I enjoyed one passage where he describes how his father, as a dentist, was a realist: It just is like this. A dentist cannot live in illusion or romance! He sees the insides of things, raw and exposed. The author says he caught that from his dad.
There was a bad marriage for Alan and his youthful sweetheart, a successful stint at the Iowa Writers Workshop, a divorce, intense spiritual experiences, more restless travels – until one day in meditation he realised that though his practise was Buddhist, his soul was Jewish. And so, together with his new love, the love of his life (who is the co-author of the book), he jumped totally into Judaic studies.

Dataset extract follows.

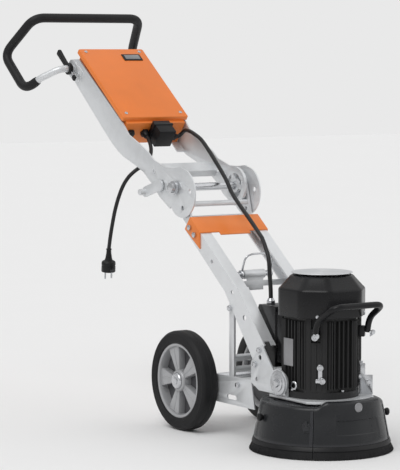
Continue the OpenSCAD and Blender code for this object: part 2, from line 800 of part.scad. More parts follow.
module front_cover() {
    color(plastic_grey) at_head() {
        difference() {
            intersection() {
                shroud_shell(0);
                front_wedge(open_angle - 0.3, 0, 200);
            }
            cylinder(h = 200, r = 118);
        }
        intersection() {
            rotate_extrude($fn = 128) polygon([[128, shroud_top - 2], [139, shroud_top - 2],
                [142, shroud_top + cover_rise], [130, shroud_top + cover_rise]]);
            front_wedge(open_angle - 16, 0, 200);
        }
        translate([0, -148, 92]) rotate([80, 0, 0]) linear_extrude(5) eight_sided(13, 8);
    }
}
module front_brush() {
    color(rubber_black) at_head() intersection() {
        rotate_extrude($fn = 128) polygon(skirt_pts);
        front_wedge(open_angle - 0.3, -10, 60);
    }
}
module knob(angle) {
    at_head() rotate([0, 90, angle]) translate([-85, 0, 0]) {
        translate([0, 0, 146]) cylinder(h = 10, r = 4);
        translate([0, 0, 153.4]) cylinder(h = 5, r1 = 6, r2 = 9);
        translate([0, 0, 158.4]) cylinder(h = 5, r = 9);
        translate([0, 0, 163.4]) cylinder(h = 3, r1 = 9, r2 = 5);
    }
}
module knob_right() {
    color(black) knob(-24);
}
module knob_left() {
    color(black) knob(169);
}

// ---------- cables ----------
// Motor cable, from the connector over the fold hinge down to the motor
upper_route = [[56.4, 216.4, 721.8], [63, 216.4, 722.4], [69, 212, 728], [71, 200, 736], [68, 178, 738],
    [62, 135, 729], [55, 78, 706], [44, 20, 675]];
middle_route = [[43, 17, 673], [32, -50, 628], [20, -102, 590], [10, -152, 562], [0, -212, 530],
    [-8, -252, 509], [-18, -292, 490]];
lower_route = [[-19, -295, 488], [-26, -318, 470], [-30, -338, 443], [-33, -348, 400], [-34, -353, 370],
    [-34, -354, 348]];
cable_sides = 10;
module cable_piece(route, g) {
    swept(smooth(route, 4), cable_d, cable_sides, g);
}
module cable_upper() {
    color(black) cable_piece(upper_route, [0, 0, 1]);
}
module cable_middle() {
    color(black) cable_piece(middle_route, [1, 0, 0]);
}
module cable_lower() {
    color(black) cable_piece(lower_route, [1, 0, 0]);
}
// Supply cord, from the box gland under the near arm down to its plug
cord_route = [[-27, 229.9, 722.1], [-27.4, 222, 716], [-31, 207, 703], [-37, 193, 688], [-49, 179, 672],
    [-66, 168, 659], [-84, 164, 648], [-102, 166, 637], [-117, 174, 621], [-128, 184, 598], [-135, 195, 568],
    [-140, 205, 534], [-143, 213, 500], [-146, 219, 466], [-148, 224, 432]];
module supply_cord() {
    color(black) swept(smooth(cord_route, 3), cord_d, cable_sides, [1, 0.2, 0]);
}
module plug() {
    color(black) translate([-148, 224, 432]) rotate([180 + 8, -3, 0]) {
        cylinder(h = 32, d1 = 12, d2 = 19);
        translate([0, 0, 32]) cylinder(h = 6, d1 = 30, d2 = 37);
        translate([0, 0, 38]) cylinder(h = 24, d = 37);
        for (x = [-9.5, 9.5]) {
            translate([x, 0, 62]) cylinder(h = 19, d = 4.8);
        }
    }
}

lower_legs();
side_plates();
cross_members();
leg_cover();
lower_hinge_plates();
hinge_shaft();
axle();
pin_bracket();
chassis_bolts();
tyre_left();
rim_left();
tyre_right();
rim_right();
upper_arms();
hinge_disc();
control_box();
box_lid();
lid_screws();
display();
motor_connector();
box_glands();
circuit_board();
contactor();
button_collars();
stop_mushroom();
start_button();
off_button();
lock_lever();
handle_tube();
handle_grip();
clamp_lever();
lock_pin();
pin_bail();
head_plate();
pivot_pins();
motor_frame();
fan_cover();
terminal_box();
motor_gland();
lifting_handle();
head_bolts();
stator();
motor_bearings();
rotor_shaft();
cooling_fan();
grinding_disc();
diamond_segments();
shroud();
brush_skirt();
front_cover();
front_brush();
knob_right();
knob_left();
cable_upper();
cable_middle();
cable_lower();
supply_cord();
plug();
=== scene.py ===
import bpy, bmesh, json, random
from math import sin, cos, pi, radians
from mathutils import Vector, Matrix
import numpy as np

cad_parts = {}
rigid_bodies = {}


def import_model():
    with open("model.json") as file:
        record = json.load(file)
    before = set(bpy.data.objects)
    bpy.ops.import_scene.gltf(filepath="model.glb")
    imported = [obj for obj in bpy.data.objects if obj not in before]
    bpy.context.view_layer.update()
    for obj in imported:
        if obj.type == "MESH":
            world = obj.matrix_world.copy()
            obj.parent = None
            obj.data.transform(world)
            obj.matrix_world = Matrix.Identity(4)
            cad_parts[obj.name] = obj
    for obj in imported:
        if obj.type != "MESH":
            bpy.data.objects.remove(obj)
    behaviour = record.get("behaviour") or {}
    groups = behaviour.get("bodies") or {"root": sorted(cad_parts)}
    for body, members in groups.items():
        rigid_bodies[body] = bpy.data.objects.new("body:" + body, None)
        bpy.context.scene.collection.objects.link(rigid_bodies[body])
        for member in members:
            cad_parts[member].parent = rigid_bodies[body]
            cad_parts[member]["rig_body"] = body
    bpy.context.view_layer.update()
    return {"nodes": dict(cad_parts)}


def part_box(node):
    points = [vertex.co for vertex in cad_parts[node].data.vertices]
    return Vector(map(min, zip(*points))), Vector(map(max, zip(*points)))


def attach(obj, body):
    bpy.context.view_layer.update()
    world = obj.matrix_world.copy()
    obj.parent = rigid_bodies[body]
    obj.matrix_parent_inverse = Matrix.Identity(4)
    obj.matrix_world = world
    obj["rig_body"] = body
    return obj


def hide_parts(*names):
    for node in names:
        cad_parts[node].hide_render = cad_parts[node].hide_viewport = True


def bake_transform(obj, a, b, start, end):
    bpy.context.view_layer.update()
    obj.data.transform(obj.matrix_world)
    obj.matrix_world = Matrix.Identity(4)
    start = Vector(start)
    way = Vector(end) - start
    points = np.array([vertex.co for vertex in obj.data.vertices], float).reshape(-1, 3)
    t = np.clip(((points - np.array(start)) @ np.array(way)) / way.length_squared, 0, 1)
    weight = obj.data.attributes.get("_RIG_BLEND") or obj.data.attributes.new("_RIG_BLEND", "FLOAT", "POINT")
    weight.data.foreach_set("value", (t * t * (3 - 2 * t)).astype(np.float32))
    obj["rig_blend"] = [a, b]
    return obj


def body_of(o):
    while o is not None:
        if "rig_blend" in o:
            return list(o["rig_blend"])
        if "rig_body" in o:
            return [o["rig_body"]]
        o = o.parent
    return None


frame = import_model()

scene = bpy.context.scene
MM = 0.001

# ---------- where things are ----------
SLOPE = radians(37.4)                           # the frame's slope above the floor
shaft_low, shaft_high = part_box("rotor_shaft")
HEAD_Y = (shaft_low[1] + shaft_high[1]) / 2     # the head's upright axis, in metres


def at(x, y, z):
    """A point given in mm: across, behind the head's axis, above the floor."""
    return Vector((x * MM, y * MM + HEAD_Y, z * MM))


def slope(x, s, n):
    """A point given in mm: across, up the frame's slope, square to the slope."""
    return at(x, s * cos(SLOPE) - n * sin(SLOPE), s * sin(SLOPE) + n * cos(SLOPE))


HEAD_M = Matrix.Translation(Vector((0, HEAD_Y, 0)))
SLOPE_M = HEAD_M @ Matrix.Rotation(SLOPE, 4, "X")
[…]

I loved this passage, where he goes to a synagogue with a friend of his, Norman, also a Zen-Buddhist-reverted-to-Judaism:
“In the fifteen years that Norman and I had been close friends, I had never been in a synagogue with him, and I was shocked when he walked into the minyan and threw on a set of teffillin as if he’d never missed a day in his life. He picked up a siddur and began to daven with great fluency and passion, shukkling mightily backward and forward. After the service was over, there was a radiance on his face I had never seen before, not even after a sesshin in Tassajara. ‘Now that I’ve done Zen meditation,’ he said, ‘I could do this for the rest of my life and it would be enough. I wouldn’t have to do anything more. But if I’d never done Zen meditation, I wouldn’t even know what this is,’ he said. I knew exactly what he was talking about. I had felt exactly this way so often in my own prayer life, as if Zen meditation had opened me to the great richness of ordinary Jewish prayer, a richness that was no longer apparent to most Jews.”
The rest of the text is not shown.